Only downer, was that first one I received was DoA, and the second required buying a separate, cheapo stick of RAM to boot the thing long enough to update its BIOS. Otherwise, it's been a solid choice. 4.5/5
Memory
Flawless operation, stupidly fast, and from a company that has already given me great warranty service. It's hard to go wrong, especially with this speed rating, the rated timings, and the price.
Storage
Using two of these in a boot RAID 0 on a Gigabyte X99-SLI motherboard, and getting about 1GB/second reads and ~990MB/second writes. Solid speed regardless of content, and none of the "old data" problems that plague recent Samsung SATA SSD drives.
Video Card
Blazing fast card. How fast? At least every time that I'd been able to measure its GPU clocks, even at default behavior, it's boost clocking into 1,400~1598MHz on GPU core. So clearly, it's doing something right.
We have PhysX, Shadowplay available, and even by itself, it has been running every game I've thrown at it thus far at 4K resolutions. What's not to love? Simply, its nonreference design means no waterblocks available. Neither from eVGA itself, nor from EK.
Case
Lovingly understated aesthetics. Integrated USB 3.0 headers. Excellent Cable Management. Absurd amounts of ways to customize the internals. Integrated dust covers. A great cap stone to my newest build, giving it the understated look I prefer. The hide-away SSD brackets are great. Unfortunately it came with two spots for them, but only provided one. Still, an extra is like, $8~9 to get, but figured I'd bring it up.
Optical Drive
Perfect series for assorted DVD burning duties, as well as one of the few that can burn Xbox 360 backups, as long as you use the right media.
Operating System
Purchased this becfause it was strangely less expensive to get a full copy of the game on a USB drive than the expected DVD images.

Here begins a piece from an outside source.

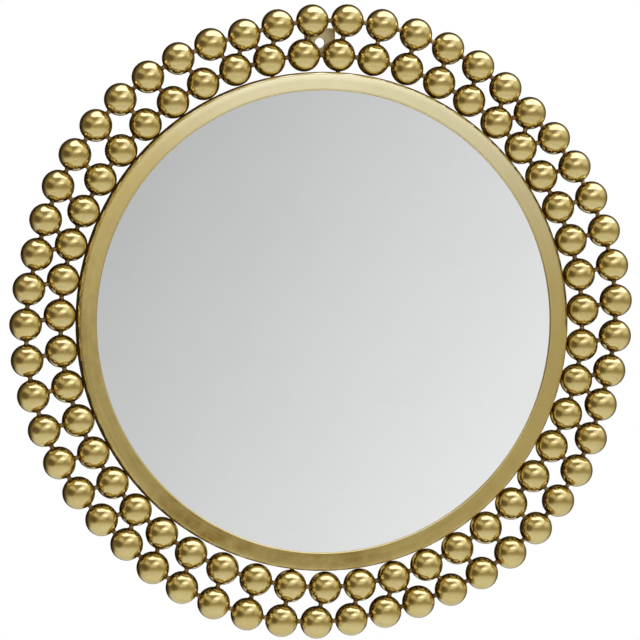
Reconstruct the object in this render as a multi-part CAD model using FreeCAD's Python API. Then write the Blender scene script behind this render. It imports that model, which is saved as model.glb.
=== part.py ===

Glad I made the choice. the USB 3.0 drive makes setup and installing the OS refreshingly fast over the optical drive, and I didn't have a drive to spare for an OS install. Fresh install, drivers, and a run through of ShutUp10, and Windows 10 Pro has been a fantastic OS for this new hardware.
Sound Card
Simply put, after the X-Fi, this series of card is pretty much necessary for complete, and full hardware audio acceleration for both modern (OpenAL) and legacy (Directsound / Creative EAX ) games.
Since the Core3D based sound cards all have to do EAX in software, and are a net downgrade, this is pretty much the latest card that can do it in full hardware. And it's much cheaper. Still don't know how this model can do 7.1 audio output, though. Apparently it has something to do with Creative specific adapter cables.
Monitor
Bought this on the cheap way back. That said, this has been an excellent gaming monitor, and has a fantastic competition worthy 10ms input lag as measured from displaylag(dot)com.
Just DVI and VGA inputs, so be aware.
Monitor
Picked this display because it was literally the fastest measured 4K panel on displaylag(dot)com's database. Superfast, great colors, and one of the cheapest 4K60Hz panels.
Only caveat I must bring up is that out of the box, the monitor is configured for DP1.1... you'll need to both change it to DP1.2 in its OSD to enable 4K60Hz support (as well as use its supplied displayport cable), but also make sure to update your resolution choice in your display drivers to ensure you're using 4K and 60Hz rate. After that, you're golden.
So it does take some manual tuning first, but if you can afford this display, it would be foolish to pass up.